===== RECORDS PROVIDED =====
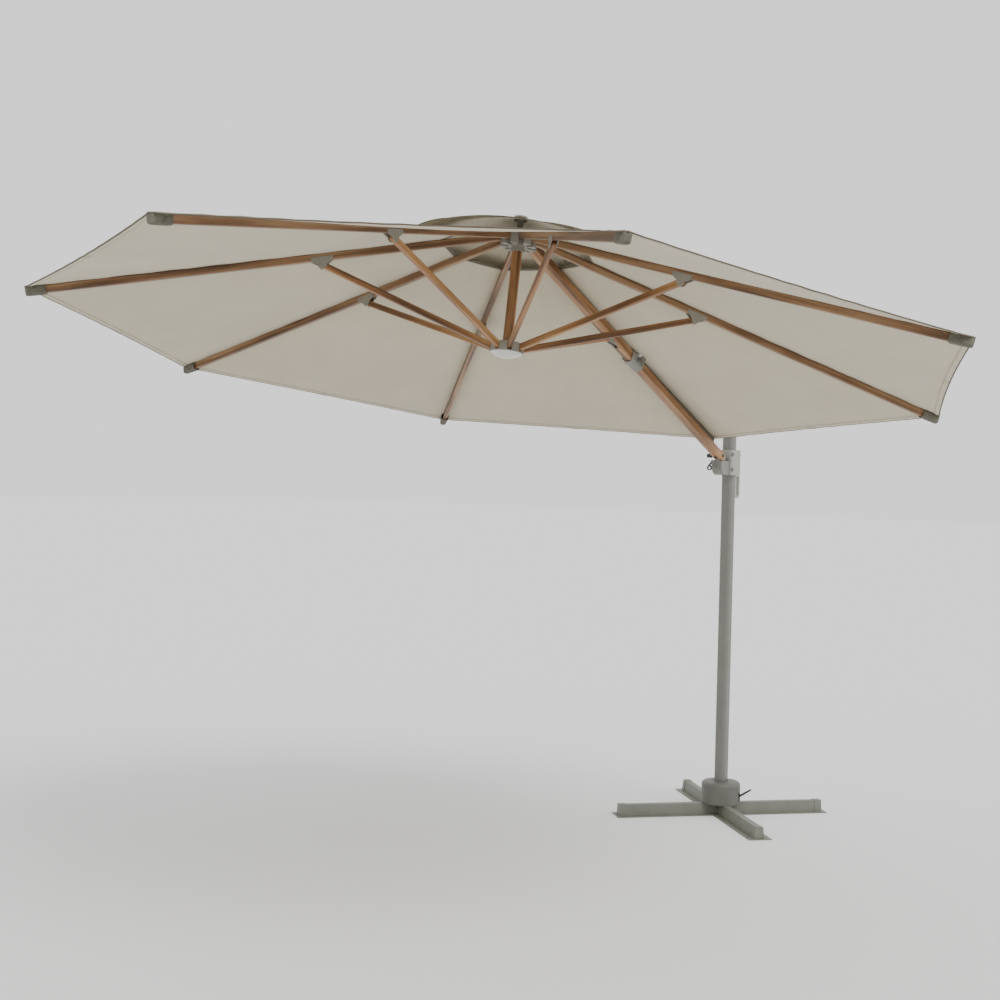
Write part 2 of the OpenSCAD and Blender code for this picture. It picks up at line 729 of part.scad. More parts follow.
// Main canopy with its vent opening and the slit that the support link passes through
slit_w = plate_gap + 2 * plate_t + 8;
module canopy() color(cloth) difference() {
    hub_frame() sheet(rings, false, hem_dip);
    arm_frame() translate([-slit_w / 2, -link_len - 4, arm_d / 2]) cube([slit_w, 64, 80]);
}

cap_swell = 10;
module vent_cap() color(cloth) hub_frame() sheet(cap_rings, true, -cap_swell);

// ---------- assembly ----------

cross_bar_long();
cross_bar_short();
bar_end_caps();
base_plate();
swivel_spindle();
base_drum();
pedal_pin();
foot_pedal();
mast_tube();
swivel_bush();
index_ring();
mast_head();
head_pin();
support_link();
carriage_left();
carriage_right();
carriage_liner();
carriage_bolts();
arm_knuckle();
knuckle_pin();
rear_handle();
lock_lever();
arm_lower_tube();
arm_upper_tube();
arm_sleeve();
sleeve_pin();
arm_foot();
arm_tip();
arm_strut_bracket();
color(teak) strut(0);  // arm_strut
top_hub();
hub_socket();
hub_pins();
lower_hub();
lower_hub_pins();
lower_hub_cap();
centre_pole();
canopy();
vent_cap();
for (i = [1:7]) {
    color(teak) rib(i);
    color(pale) rib_fittings(i);
    color(teak) strut(i);
}
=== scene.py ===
import json
import math
import bpy
from mathutils import Matrix, Vector


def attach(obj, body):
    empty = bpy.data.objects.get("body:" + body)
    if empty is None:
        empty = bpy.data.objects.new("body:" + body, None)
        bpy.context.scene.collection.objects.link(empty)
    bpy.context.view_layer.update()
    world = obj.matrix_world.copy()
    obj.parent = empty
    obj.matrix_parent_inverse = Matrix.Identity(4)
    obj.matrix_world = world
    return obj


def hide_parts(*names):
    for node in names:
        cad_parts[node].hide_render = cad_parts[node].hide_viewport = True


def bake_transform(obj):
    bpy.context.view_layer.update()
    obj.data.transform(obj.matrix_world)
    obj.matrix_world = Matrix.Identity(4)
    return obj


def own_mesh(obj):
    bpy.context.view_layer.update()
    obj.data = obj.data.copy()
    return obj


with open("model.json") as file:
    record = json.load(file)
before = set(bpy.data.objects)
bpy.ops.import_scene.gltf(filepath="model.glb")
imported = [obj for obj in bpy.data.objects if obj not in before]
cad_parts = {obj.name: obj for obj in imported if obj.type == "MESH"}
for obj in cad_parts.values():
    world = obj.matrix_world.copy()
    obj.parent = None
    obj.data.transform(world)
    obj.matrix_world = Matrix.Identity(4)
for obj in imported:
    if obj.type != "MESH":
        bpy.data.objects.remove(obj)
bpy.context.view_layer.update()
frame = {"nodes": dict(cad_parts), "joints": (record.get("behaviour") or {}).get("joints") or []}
NODES = frame["nodes"]
JOINTS = {j["name"]: j for j in frame["joints"]}


def joint_place(name):
    return Vector(JOINTS[name]["pos_m"])


# ---------- the canopy's sizes, in metres ----------
RIB_SLOPE = math.radians(15.4)  # how far a rib falls below the hub's plane
R_TIP, R_VENT = 1.75, 0.28  # the canopy's corners, and the edge of its vent
R_CAP, R_CROWN, R_EYE = 0.44, 0.19, 0.014  # the cap's corners, its crown's edge, and the finial's hole
CAP_APEX, CAP_LIFT = 0.073, 0.033  # the cap's top over the hub's plane, and its edge over the canopy
RIB_TOP = 0.016  # the cloth over a rib's pin
ARM_RISE = 0.0335  # from the arm's line of pins up to the cloth over its sleeve
ARM_GAP = 0.001  # between the arm and the cloth
RIB_INSET, PLUG_HEAD = 0.012, 0.005  # a rib stops short of the corner, and its plug's head adds to it

EDGE_SCALLOP, PANEL_SAG = 0.016, 0.012  # how far a panel curves in at its edge, and hangs between ribs
CAP_BOW, CAP_PUFF = 0.010, 0.012  # how far a cap panel curves out at its edge, and up between ribs
# Small waves: puckers along a rib's seam, ripples across a panel, and wrinkles round the sleeve.
PUCKER, PUCKER_WAVES, PUCKER_SLANT, PUCKER_FADE = 0.0011, 41, 5, 16
RIPPLE, RIPPLE_WAVES, RIPPLE_SWAY, RIPPLE_BENDS = 0.0008, 70, 2, 5
WRINKLE, WRINKLE_FOLDS, WRINKLE_REACH, WRINKLE_START = 0.0045, 9, 0.13, 0.05
HEM, VENT_HEM, CAP_HEM = 0.024, 0.020, 0.020  # cloth turned under at each edge

# ---------- the frame of the canopy, taken from the joints ----------
arm_pin = joint_place("hub_level")
far_pin = joint_place("rib_4_fold")
HUB = (arm_pin + far_pin) / 2
U = (arm_pin - far_pin).normalized()  # in the hub's plane, towards the mast
X = Vector((1, 0, 0))
N = X.cross(U)  # out of the hub's plane, upwards
PIN_R = (arm_pin - far_pin).length / 2
FOOT = joint_place("carriage_slide")
SLEEVE = joint_place("arm_fold")
ARM = (SLEEVE - FOOT).normalized()
ARM_UP = X.cross(-ARM)
LINK = (SLEEVE - FOOT).length
ARM_LEN = (arm_pin - FOOT).dot(ARM)
FALL = math.acos(min(1, -ARM.dot(U)))  # the arm's fall below the hub's plane
HALF = math.pi / 8  # half of a gore's angle
RIB_END = (R_TIP - PIN_R - RIB_INSET) / math.cos(RIB_SLOPE) + PLUG_HEAD

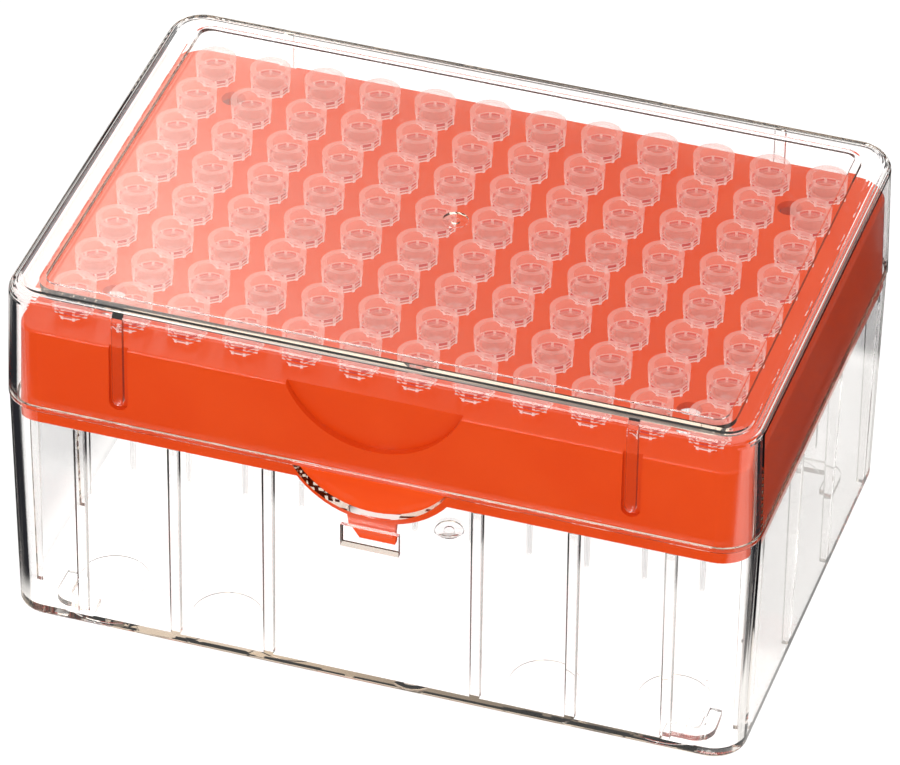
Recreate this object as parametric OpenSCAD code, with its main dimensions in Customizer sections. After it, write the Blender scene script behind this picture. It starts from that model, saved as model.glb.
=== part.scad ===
=====
== GIVEN REQUEST ==
Each line that holds the string "this" counts once; give the total and nothing else.

== ANSWER FOR THE TASK ==
2